In [2]:
#Reload changes -> always run this
%load_ext autoreload
%autoreload 2

The autoreload extension is already loaded. To reload it, use:
  %reload_ext autoreload


## 9.1: MRJob Implementation of Basic PageRank

Write a basic MRJob implementation of the iterative PageRank algorithm
that takes sparse adjacency lists as input (as explored in HW 7).
Make sure that you implementation utilizes teleportation (1-damping/the number of nodes in the network), 
and further, distributes the mass of dangling nodes with each iteration
so that the output of each iteration is correctly normalized (sums to 1).
[NOTE: The PageRank algorithm assumes that a random surfer (walker), starting from a random web page,
chooses the next page to which it will move by clicking at random, with probability d,
one of the hyperlinks in the current page. This probability is represented by a so-called
‘damping factor’ d, where d ∈ (0, 1). Otherwise, with probability (1 − d), the surfer
jumps to any web page in the network. If a page is a dangling end, meaning it has no
outgoing hyperlinks, the random surfer selects an arbitrary web page from a uniform
distribution and “teleports” to that page]

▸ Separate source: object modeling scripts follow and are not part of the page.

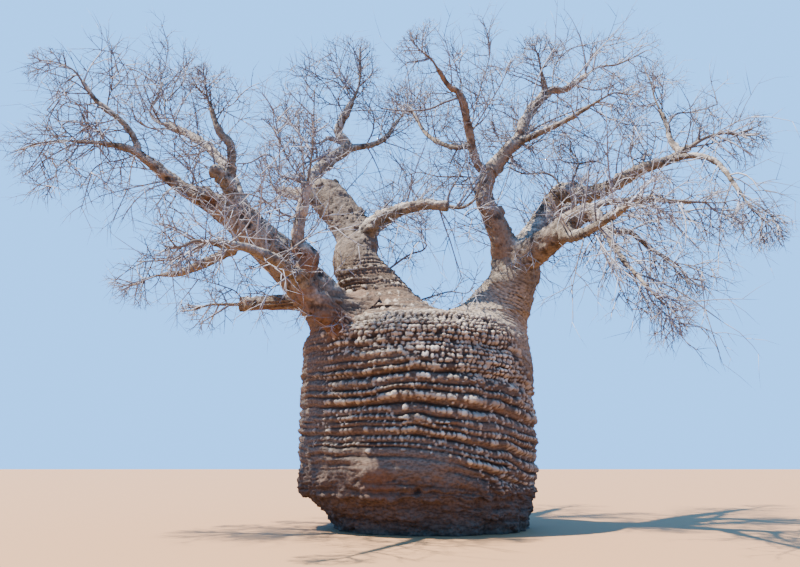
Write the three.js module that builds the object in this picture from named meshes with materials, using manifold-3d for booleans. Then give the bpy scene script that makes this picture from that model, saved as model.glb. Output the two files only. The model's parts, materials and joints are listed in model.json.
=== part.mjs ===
// A bare baobab: a broad, bulging trunk that forks low down into two short stems, the boughs that
// leave them, and a mass of leafless twigs at the end of each bough.
// Millimetres, +Z up. The origin is the middle of the flat cut where the trunk meets the ground.
import * as THREE from "three";
import { mergeVertices } from "three/addons/utils/BufferGeometryUtils.js";
import Module from "manifold-3d";

const wasm = await Module();
wasm.setup();

// Driving dimensions
const gap = 0.3; // clear space between neighbouring solids
const trunkWidth = 3280; // across the belly, left to right
const trunkDepth = 2900; // across the belly, front to back
const trunkSides = 22;
const stemSides = 12;
const boughSides = 8;
const thinSides = 6;
const ringsPerRun = 1.5; // rings along a limb for each run of its course
const thinRadius = 130; // boughs that start slimmer than this have the fewer sides
const roundEndShare = 0.93; // a stump starts to round off here along its length
const roundEndDepth = 0.8; // how far a stump rounds off by its end: 1 would bring it to a point
const steepCourse = 0.8; // a course whose rise has a sine over this counts as upright
const stemCut = { left_stem: 0.25, right_stem: 0.46 }; // where each stem leaves the trunk's own wood

// The trunk from the ground to the saddle of its fork: height, sideways shift, share of the width.
const trunkRings = [
  [0, 0, 0.79],
  [120, -30, 0.82],
  [240, -80, 0.865],
  [360, -130, 0.9],
  [470, -185, 0.972],
  [920, -190, 1],
  [1970, -190, 1],
  [2370, -205, 0.985],
  [2590, -190, 0.93],
  [2700, -120, 0.79],
  [2790, 40, 0.55],
  [2880, 240, 0.22],
];

// The bark's main ledges, between the foot's lip and the dome: each swells to a brow over the crease
// at its lower edge. All dive towards the right of the trunk's middle, most of all low down.
const ledgesFrom = 470;
const ledgesTo = 2590;
const ledgeCount = 6;
const ledgeDepth = 60; // how far a crease lies in from the brows
const ledgeShape = [[0, 1], [0.16, 0.35], [0.42, 0], [0.75, 0.22]]; // share of its height, of its depth
const ledgeDive = 0.2; // drop for each millimetre to the right
const diveFrom = -150; // sideways place where the dive begins
const diveGrows = [250, 900]; // heights between which it sets in
const diveFades = [1200, 2500]; // heights between which it dies out

// Each limb: its name, what it grows from, where (a point, or a share of the parent's length), its
// radius at the root and at the tip with the power of its taper, and its course as runs of
// [length, compass bearing from +X towards +Y, rise above level], in millimetres and degrees.
const limbs = new Map();
function limb(name, parent, start, girth, runs) {
  const from = Array.isArray(start)
    ? new THREE.Vector3(...start)
    : limbs.get(parent).axis.getPoint(start);
  const joints = [from];
  for (const [length, bearing, rise] of runs)
    joints.push(joints.at(-1).clone().addScaledVector(heading(bearing, rise), length));
  const axis = new THREE.CatmullRomCurve3(joints, false, "catmullrom", 0.5);
  limbs.set(name, { name, parent, axis, girth, runs: runs.length });
}

function heading(bearing, rise) {
  const b = THREE.MathUtils.degToRad(bearing);
  const r = THREE.MathUtils.degToRad(rise);
  return new THREE.Vector3(Math.cos(b) * Math.cos(r), Math.sin(b) * Math.cos(r), Math.sin(r));
}

// The two stems that the trunk forks into
limb("left_stem", "trunk", [-630, 150, 2600], [960, 300, 5.0],
  [[550, 180, 79], [705, 186, 59], [470, 90, 65], [660, 153, 60], [630, 159, 48]]);
limb("right_stem", "trunk", [700, 0, 2420], [772, 339, 2.9],
  [[560, 6, 62], [600, -24, 57], [320, 23, 90]]);

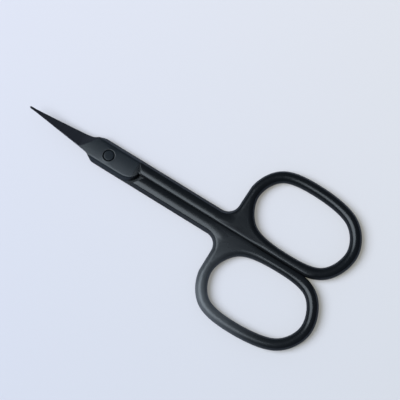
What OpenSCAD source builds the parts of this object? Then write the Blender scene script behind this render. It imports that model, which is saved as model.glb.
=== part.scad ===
/* [Blades] */
// Length from the pivot axis to the tips
blade_reach = 26.8; // [22:0.1:36]
// Distance from the pivot axis to the root of the blades
root_x = 7.2; // [6:0.1:9]
// Width of a blade at its root
root_w = 4.4; // [3.6:0.1:5.6]
// Width of a blade at its blunt tip
tip_w = 0.5; // [0.3:0.05:1]
// Height of the tips above the lap, because the blades curve upwards
blade_rise = 2.6; // [1.5:0.1:4]
// Thickness left at the cutting edge
edge_land = 0.12; // [0.08:0.01:0.25]
// Tilt of the ground outer face of a blade, in degrees
grind_tilt = 19; // [14:1:23]
// Slope at which that grinding runs out into the box, in degrees
runout_slope = 23.5; // [18:0.5:30]
// Distance from the pivot axis to that run-out on the centre line
runout_x = 6.8; // [6:0.1:7.5]

/* [Box] */
// Width across the box and the closed shanks
box_w = 7.8; // [6.8:0.1:9.6]
// Thickness of the box, both laps together
box_t = 3.6; // [3:0.1:4.6]
// Width of the slanted side beside each flat face
side_w = 1; // [0.6:0.1:1.3]
// Length over which the box narrows to the blades
neck_l = 4; // [3:0.1:5]
// Distance from the pivot axis to the round end of each lap
lap_end = 9.9; // [8.5:0.1:11]
// Radius of the round corner of that end
lap_end_r = 4.6; // [3.5:0.1:5.5]

/* [Shanks] */
// Thickness of a shank at its shoulder
shank_t = 3.8; // [3.7:0.1:4.8]
// Distance from the pivot axis to the outer corner of the shoulder
shoulder_x = 9.2; // [8.8:0.1:11]
// Lean of the shoulder from square, in degrees
shoulder_lean = 33; // [25:1:40]
// Distance that the raised top of the upper shank starts ahead of the shoulder
crown_lead = 1.3; // [0.6:0.1:1.6]
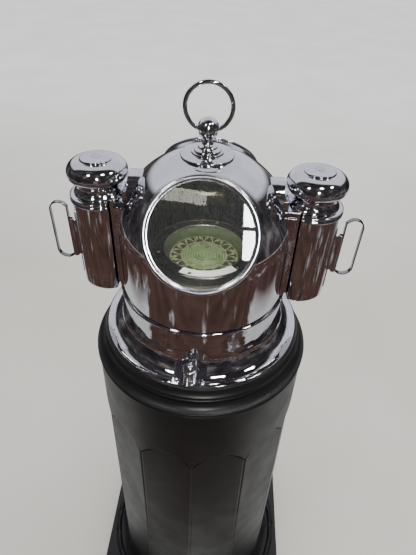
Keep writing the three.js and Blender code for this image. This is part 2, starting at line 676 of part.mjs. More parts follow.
function addLamp(side, turn) {
  const lamp = subgroup(root, FLANGE_Z, turn ? -LAMP_X : LAMP_X, turn);
  const beside = subgroup(root, FLANGE_Z, 0, turn);
  add(beside, `light_box_${side}`, lightBox(), chrome);
  add(lamp, `lamp_body_${side}`, lampBody(), chrome);
  add(lamp, `lamp_window_${side}`, rodAlong('x', 17, LAMP_FLAT + 2 + GAP, LAMP_FLAT + 3.8)
    .translate(0, 0, LIGHT_PORT_Z), clearGlass);
  add(lamp, `lamp_top_ring_${side}`, flatBacked(turnedRing(topRingProfile, 40), LAMP_FLAT), chrome);
  add(lamp, `lamp_cap_${side}`, lampCap(), chrome);
  add(lamp, `lamp_font_${side}`, lampFont(), brass);
  add(lamp, `lamp_burner_${side}`, lampBurner(), brass);
  add(lamp, `lamp_wick_${side}`, block([-1.3, -5.6, 98], [1.3, 5.6, 156]), cottonWick);
  add(lamp, `wick_wheel_${side}`, wickWheel(), steel);
  add(lamp, `lamp_hinge_${side}`, lampHinge(), chrome);
  add(lamp, `lamp_handle_${side}`, lampHandle(), chrome);
}

addLamp('right', 0);
addLamp('left', Math.PI);

export default root;
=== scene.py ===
import math

import bmesh
import bpy
from mathutils import Matrix, Vector


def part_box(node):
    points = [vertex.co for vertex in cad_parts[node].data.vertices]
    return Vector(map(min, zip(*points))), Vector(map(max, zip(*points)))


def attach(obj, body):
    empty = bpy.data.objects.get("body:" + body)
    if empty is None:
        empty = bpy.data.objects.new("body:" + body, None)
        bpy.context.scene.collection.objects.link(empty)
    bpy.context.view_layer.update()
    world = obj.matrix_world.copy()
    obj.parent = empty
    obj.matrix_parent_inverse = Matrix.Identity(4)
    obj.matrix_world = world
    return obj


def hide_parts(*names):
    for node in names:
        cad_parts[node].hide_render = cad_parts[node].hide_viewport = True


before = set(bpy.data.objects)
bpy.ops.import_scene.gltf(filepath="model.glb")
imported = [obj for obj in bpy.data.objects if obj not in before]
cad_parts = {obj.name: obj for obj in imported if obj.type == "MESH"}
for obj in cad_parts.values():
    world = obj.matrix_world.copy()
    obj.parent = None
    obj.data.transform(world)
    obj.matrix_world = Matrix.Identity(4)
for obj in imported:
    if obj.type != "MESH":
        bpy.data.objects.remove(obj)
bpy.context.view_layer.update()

# Shapes below are in millimetres and angles in radians, unless a name says otherwise. Z is counted
# from the top of the hood's flange; below its collar the pedestal is counted from the deck instead.
MM = 0.001
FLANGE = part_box("hood_skirt")[0].z / MM + 3.5
ABOVE_FLANGE = Matrix.Translation((0, 0, FLANGE))
ON_DECK = Matrix.Identity(4)
TAU = math.tau
SEAM = 0.3
EYE_LEVEL_M = 1.2
QUARTER = math.radians(90)

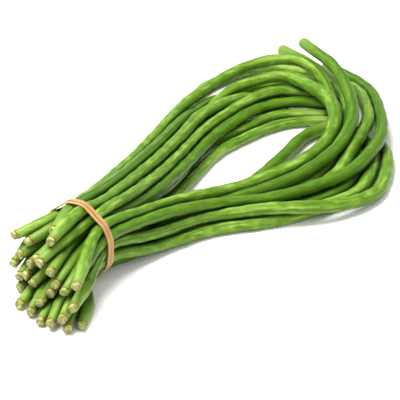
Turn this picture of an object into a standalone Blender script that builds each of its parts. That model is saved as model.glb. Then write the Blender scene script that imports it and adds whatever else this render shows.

As you build your code, use the test data

s3://ucb-mids-mls-networks/PageRank-test.txt
Or under the Data Subfolder for HW7 on Dropbox with the same file name. 
(On Dropbox https://www.dropbox.com/sh/2c0k5adwz36lkcw/AAAAKsjQfF9uHfv-X9mCqr9wa?dl=0)

with teleportation parameter set to 0.15 (1-d, where d, the damping factor is set to 0.85), and crosscheck
your work with the true result, displayed in the first image
in the Wikipedia article:

https://en.wikipedia.org/wiki/PageRank

and here for reference are the corresponding PageRank probabilities:

A,0.033
B,0.384
C,0.343
D,0.039
E,0.081
F,0.039
G,0.016
H,0.016
I,0.016
J,0.016
K,0.016


In [49]:
%%writefile numberNodesMR.py

from mrjob.job import MRJob
from mrjob.step import MRStep

class NumberNodes(MRJob):
    
    def mapper1(self, _, line):
        newLine = line.split('\t')
        
        node = newLine[0]
        neighbors = eval(newLine[1])
        yield node, 1
        for neighbor in neighbors.keys():
            yield neighbor, 1
    
    def reducer1(self, key, values):
        yield key, 1
    
    def mapper2(self, key, values):
        yield None, 1
    
    def reducer2(self, key, values):
        total = sum(values)
        yield None, total
    
        
    def steps(self):
        return [MRStep(mapper = self.mapper1, reducer = self.reducer1),
               MRStep(mapper = self.mapper2, reducer = self.reducer2)]
    
if __name__ == "__main__":
    NumberNodes.run()

Writing numberNodesMR.py


In [3]:
from numberNodesMR import NumberNodes

filename = 'PageRank-test.txt'

mr_job = NumberNodes(args = [filename])

with mr_job.make_runner() as runner:
    runner.run()
    print "Number of nodes in " + filename
    for line in runner.stream_output():
        print mr_job.parse_output_line(line)[1]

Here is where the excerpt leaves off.